Baha'u'llah interprets the Quranic verse when the heavens shall be cloven asunder (82.1) as a reference to the setting aside of a previous Revelation in favor of a new one along the terrain of religious law and tradition. He writes,
That a divine Revelation which for years hath been securely established; beneath whose shadow all who have embraced it have been reared and nurtured; by the light of whose law generations of men have been disciplined; the excellency of whose word men have heard recounted by their fathers; in such wise that human eye hath beheld naught but the pervading influence of its grace, and mortal eye hath heard naught but the pervading influence of its grace, and mortal ear hath heard naught but the resounding majesty of its command- what act is mightier than that such a Revelation should by the power of God be "cloven asunder" and be abolished at the appearance of one soul? (KI 46 pp. 41-42)
Having become the common sense, any alteration of the established Revelation appears to its deepened practitioners as a violation of religion itself, a cleaving in the very fabric of sense. The new Revelation then appears to be quite "senseless." After all, what's wrong with the old one? Has it not been given to us by God? Historically speaking this cleaving of the inherited common sense is the Bab. There are few better ways to describe His incorporation of just about every major heresy from that part of the Islamic world: Hurufi numerology, Ismaili continuing revelation, native Iranian fire imagery, not to mention His iconoclastic and provocative approach to His claim to be the promised Qa'im of Shia Islam. His method of awakening the people of the world could be likened to the sharp sting that is best induced by a well-timed bucket of icy water. A hardening tradition of Islam had seized Iran and it was the place of the Bab to rattle the world into a new era. The site of this struggle was the communal conception of spiritual reality that structured people's conceptions of their very selves and strategic consternation was an invaluable instrument.

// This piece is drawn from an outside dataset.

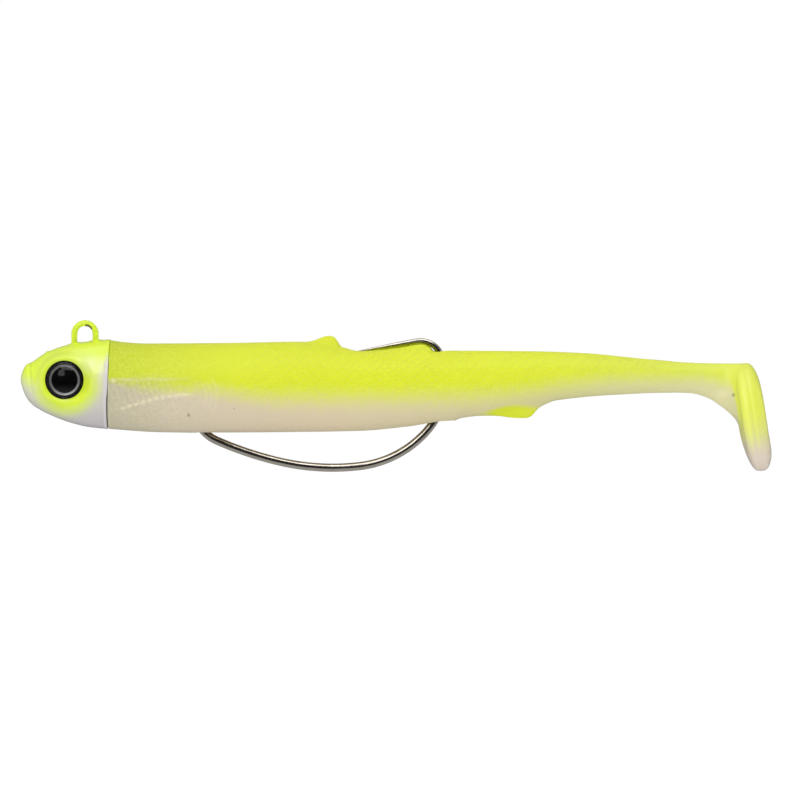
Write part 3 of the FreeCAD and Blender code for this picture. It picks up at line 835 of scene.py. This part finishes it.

Upsetting old patterns of life, the cleaving of the heavens sets the stage for new patterns, new life, within each person. Baha'u'llah makes this move in His interpretation of the Quranic expression changing of the earth. Know thou that upon the hearts the bountiful showers of mercy, raining from the "heaven" of divine Revelation, have fallen, the earth of those hearts hath verily changed into the earth of divine knowledge and wisdom. (KI 48 pp. 42-43) And later, Reflect thou, how, in one hand, He hath, by His mighty grasp, turned the earth of knowledge and understanding, previously unfolded into a mere handful, and, on the other, spread out a new and highly exalted earth in the hearts of men. (KI 51 pp. 45) The human person, transformed by the Word of God, is then the new creation promised in end-times prophecy. Divine justice arrives as a person, one who far from being terminated, has come finally into a new maturity, a coming into oneself as human.